Nem consigo expressar a receita que ela ditava. Era algo que só o desespero criado pela impotência poderia fazer surgir na cabeça de pessoas como ela, naturalmente boas.
O crime, em particular o violento, é uma consequência dos tempos de crise. É preciso retirar as pessoas que para ele são arrastados, do desespero social em que se encontram. Há, mor das vezes, razões profundas, de carácter familiar ou social, capazes de transformar alguém num revoltado capaz de cometer as maiores atrocidades. E são essas razões que é preciso combater. São as causas por trás desses comportamentos, que temos, como sociedade, de atacar. Criando, em primeiro lugar, empregos, para que a crise não seja tão profunda no lar de cada um. E, depois, mais programas sociais que envolvam as pessoas. Principalmente os jovens. Que os ocupem e lhes deem motivação para encarar o futuro de forma positiva.
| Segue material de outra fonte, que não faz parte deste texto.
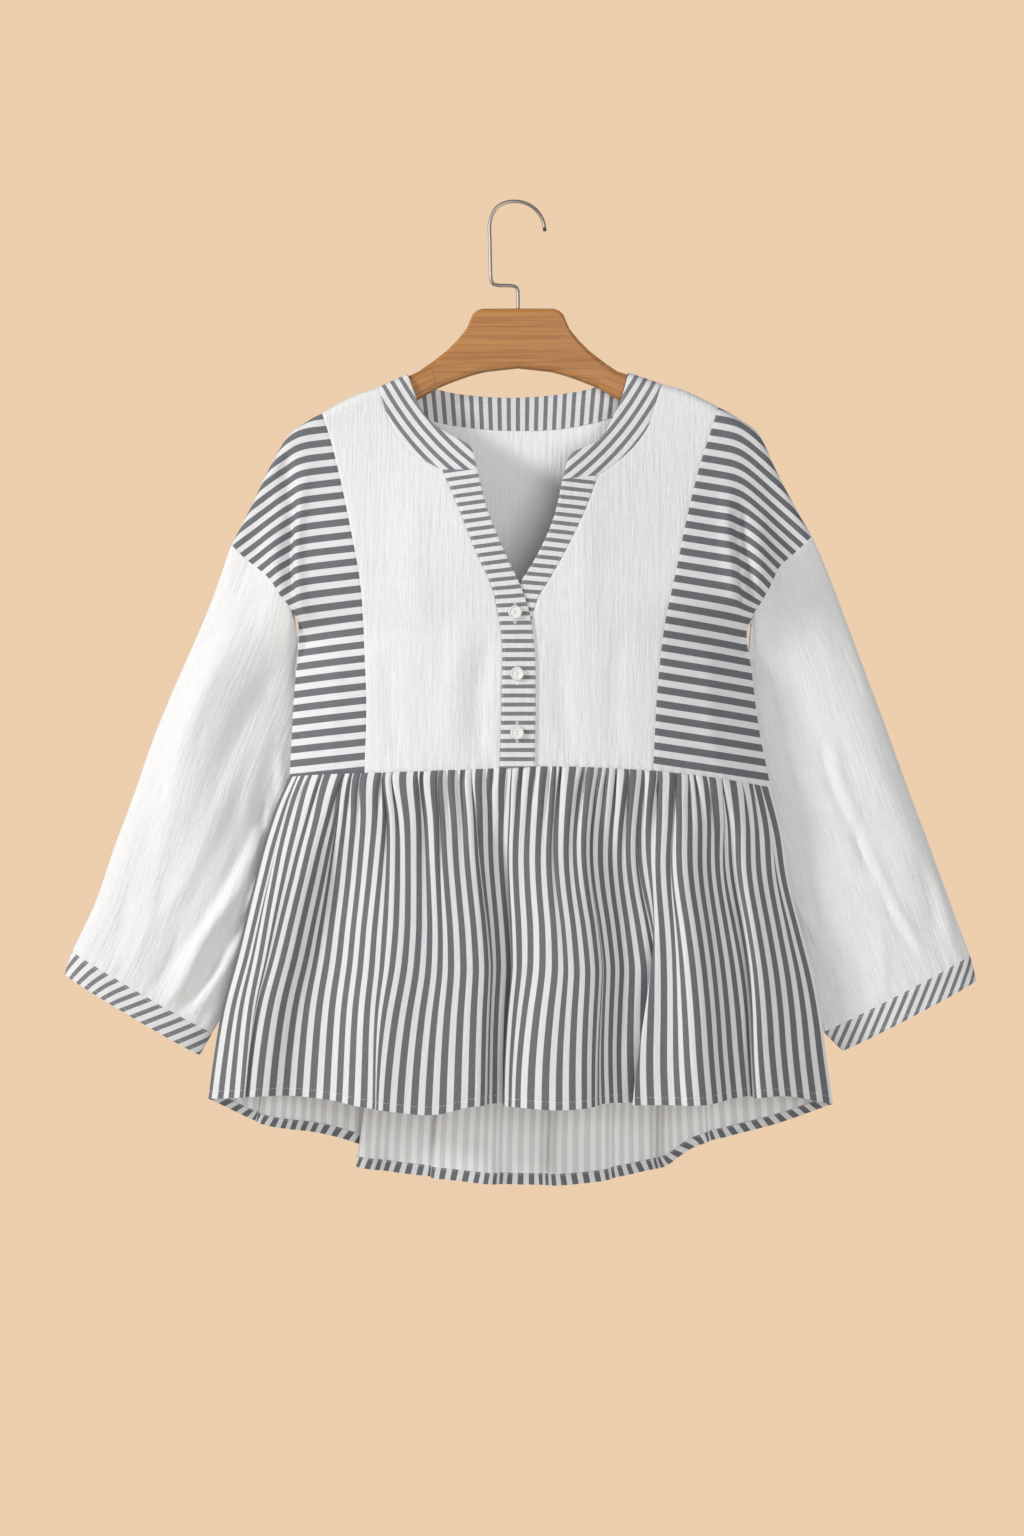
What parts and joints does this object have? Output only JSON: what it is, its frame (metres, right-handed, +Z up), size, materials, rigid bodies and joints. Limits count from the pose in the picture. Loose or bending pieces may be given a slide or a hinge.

É nestas ocasiões que se justifica um Estado interventivo que seja o motor, que garanta acções que integrem as pessoas que, neste momento, se sentem desesperadas por se sentirem excluídas. E essa sensação de exclusão leva a que enveredem por caminhos ínvios, transformando-as em elementos que enfraquecem a coesão social, desestabilizando as comunidades onde estão enquadradas. E a sensação de insegurança pode levar a que essas comunidades se sintam atraídas (na cabeça das vítimas esse sentimento transforma-se numa obrigação) pela prática da (in)justiça pelas próprias mãos.
E não podemos deixar que a lei da selva prevaleça.